You can specify a threshold load so that parallelism is automatically reduced when the file server load is above a threshold and expanded when the file server load is below the threshold.
% lsmake -j 10 -F "r15s < 5 && pg < 20"
This LSF Make job uses up to 10 hosts, and reduces the parallelism if the file server CPU load r15s
goes beyond 5, or if the file server paging rate goes beyond 20 pages per second. LSF Make automatically determines the file server for the current working directory.
The smallest unit that LSF Make runs in parallel is a single make
rule. If your makefile has rules that include many steps, or rules that contain shell loops to build sub-parts of your project, LSF Make runs the steps serially.
You can increase the parallelism in your makefile by breaking up complex rules into groups of simpler rules. Steps that must run in sequence can use make
dependencies to enforce the order. LSF Make can then find more subtasks to run in parallel.
If your make
job is divided into subdirectories, lsmake -M
can process the subdirectories in parallel. The total number of parallel tasks is shared over all the subdirectories. Without the -M
option, LSF Make processes subdirectories sequentially, although tasks within each subdirectory can be run in parallel.
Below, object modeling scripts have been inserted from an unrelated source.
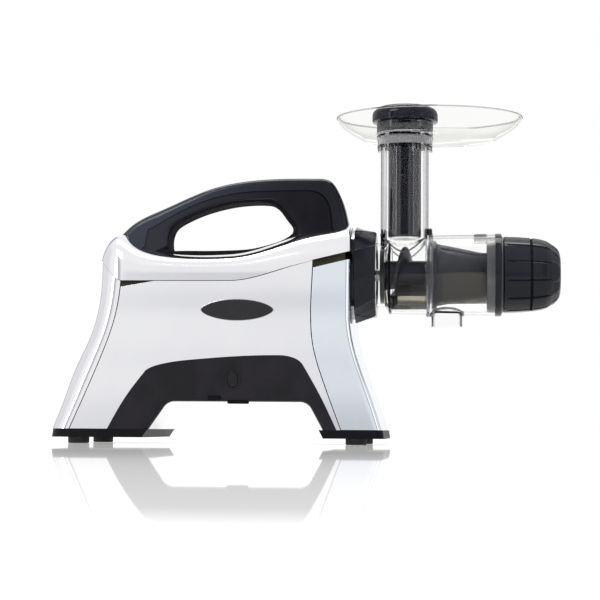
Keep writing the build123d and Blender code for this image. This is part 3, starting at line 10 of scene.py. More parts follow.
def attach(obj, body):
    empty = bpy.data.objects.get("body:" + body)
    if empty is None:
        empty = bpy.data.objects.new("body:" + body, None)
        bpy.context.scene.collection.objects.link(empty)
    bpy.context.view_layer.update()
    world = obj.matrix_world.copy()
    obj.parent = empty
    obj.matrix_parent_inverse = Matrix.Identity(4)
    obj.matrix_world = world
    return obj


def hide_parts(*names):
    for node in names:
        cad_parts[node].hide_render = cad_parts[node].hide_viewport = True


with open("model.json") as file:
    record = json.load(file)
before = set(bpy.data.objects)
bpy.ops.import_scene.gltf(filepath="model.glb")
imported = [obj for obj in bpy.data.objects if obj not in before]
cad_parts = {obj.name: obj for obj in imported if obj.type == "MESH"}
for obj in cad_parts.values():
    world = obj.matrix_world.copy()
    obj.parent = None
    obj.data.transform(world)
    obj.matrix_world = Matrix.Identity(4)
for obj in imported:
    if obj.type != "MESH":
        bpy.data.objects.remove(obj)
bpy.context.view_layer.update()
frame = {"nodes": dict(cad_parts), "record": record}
CAD = frame["nodes"]

# -------- studio
# A pale table before a white backdrop, glossy only in front of the machine. In reflections the
# room is greyer low behind the camera and at both sides, which gives the plated shells their
# bands; softboxes light it.
WHITE, MIRROR_WHITE = (1, 1, 1, 1), (0.98, 0.98, 0.98, 1)
ROOM_GREY, BEHIND_CLEAR = (0.36, 0.37, 0.42, 1), (0.02, 0.02, 0.025, 1)
FLOOR_HALF, FLOOR_GREY = 7.0, (0.35, 0.35, 0.35, 1)


def plug(socket, value):
    """Link a socket to the one given, or set it to a value."""
    if isinstance(value, bpy.types.NodeSocket):
        socket.id_data.links.new(value, socket)
    else:
        socket.default_value = value


def feed(node, *values, **named):
    """Plug a node's first inputs in order and others by name, with _ for a space."""
    for socket, value in zip(node.inputs, values):
        plug(socket, value)
    for name, value in named.items():
        plug(node.inputs[name.replace("_", " ")], value)
    return node


def add(tree, kind, *values, **named):
    """New shader node of a kind, with its inputs fed."""
    return feed(tree.nodes.new("ShaderNode" + kind), *values, **named)


def calc(operation, first, second=0.0, third=0.0, clamp=False):
    """One Math node, in the tree of its first socket."""
    node = add(first.id_data, "Math")
    node.operation, node.use_clamp = operation, clamp
    return feed(node, first, second, third).outputs[0]


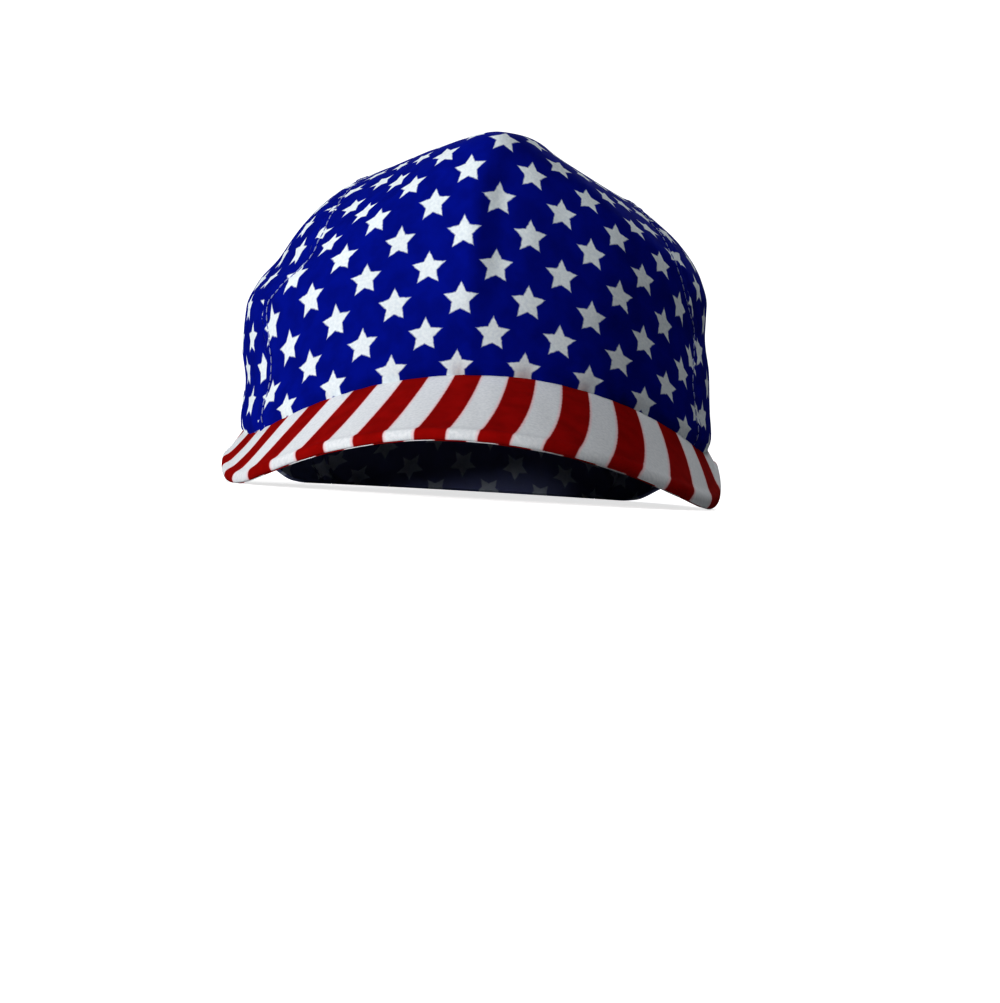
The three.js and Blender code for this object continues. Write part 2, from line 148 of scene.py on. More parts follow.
# Soft waves of the peak's covers and the finer ripples that run across them.
PEAK_WAVE = {"height": 0.16, "reach": 21.0, "seed": 5.0}
PEAK_RIPPLE = {"height": 0.12, "reach": 5.5, "seed": 8.0}
PEAK_RIPPLE_STRETCH = (1, 0.2, 0.2)

# Hem behind the peak: share of the height it has where it leaves the peak, by angle from the front.
HEM_LEAVES_PEAK = 87
HEM_HEIGHTS = ((87, 1), (100, 0.7), (112, 0.42), (120, 0.2), (127, 0.03), (133, 0), (180, 0))

# Side seam in the side view, as (y, z).
SIDE_SEAM = (
    (-40, -6), (-40, 26), (-44, 46), (-39, 63), (-48, 78), (-43, 92), (-28, 104),
    (0, 111), (30, 105), (53, 86), (64, 58), (68, 28), (69, -6),
)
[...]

To process subdirectories in parallel they must be built as separate targets in your makefile. You must specify the make
command for each subdirectory with the built-in $(MAKE)
macro so that LSF Make can substitute the correct lsmake
command for the subdirectory.
Some makefiles may work correctly when run on a single machine, but may not work correctly when run in parallel through LSF Make.
Below is a makefile rule that uses a shell loop to process subdirectories.
DIRS = lib misc main
prog:
for subdir in $(DIRS) ; do \
cd $subdir ; $(MAKE) ; cd .
When this makefile is run on a single machine, the directories are processed sequentially, i.e. lib
is built before misc
and main
. However, when run using lsmake
with the -M
option, all directories can be built in parallel. Therefore, it is possible for the misc
and main
directories to be built before lib
, which is not correct.
Below is a set of makefile rules to perform the same tasks and allows the subdirectories to be built in parallel in the correct order.An extra rule is added so that the lib
and misc
subdirectories are built before the main directory:
DIRS = lib misc main
prog: $(DIRS)
$(DIRS):
cd $@ ; $(MAKE)
make
jobs often require a lot of resources, but no user interaction. Such jobs can be submitted to the LSF Batch system so that they are processed when the needed resources are available. lsmake
includes extensions to run as a parallel batch job under LSF Batch:
% bsub -n 10 lsmake
This command queues an LSF Make
job that needs 10 hosts. When all 10 hosts are available, LSF Batch starts LSF Make
on the first host, and passes the names of all hosts in an environment variable. LSF Make
gets the host names from the environment variable and uses the RES to run tasks.
You can also specify a minimum and maximum number of processors to dedicate to your make
job (see `Minimum and Maximum Number of Processors' on page 104):
% bsub -n 6,18 lsmake
Because LSF Make
passes the suspend signal (SIGTSTP) to all its remote processes, the entire parallel make
job can be suspended and resumed by the user or the LSF Batch system.
LSF Make
is fully compatible with GNU make
. There are some incompatibilities between GNU
make
and some other versions of make
; these are beyond the scope of this document.
When LSF Make
is running processes on more than one host, it does not send standard input to the remote processes. Most makefiles do not require any user interaction through standard I/O. If you have makefile steps that require user interaction, you can put the commands that require interaction into your local task list. Commands in the local task list always run on the local host, where they can read from standard input and write to standard output.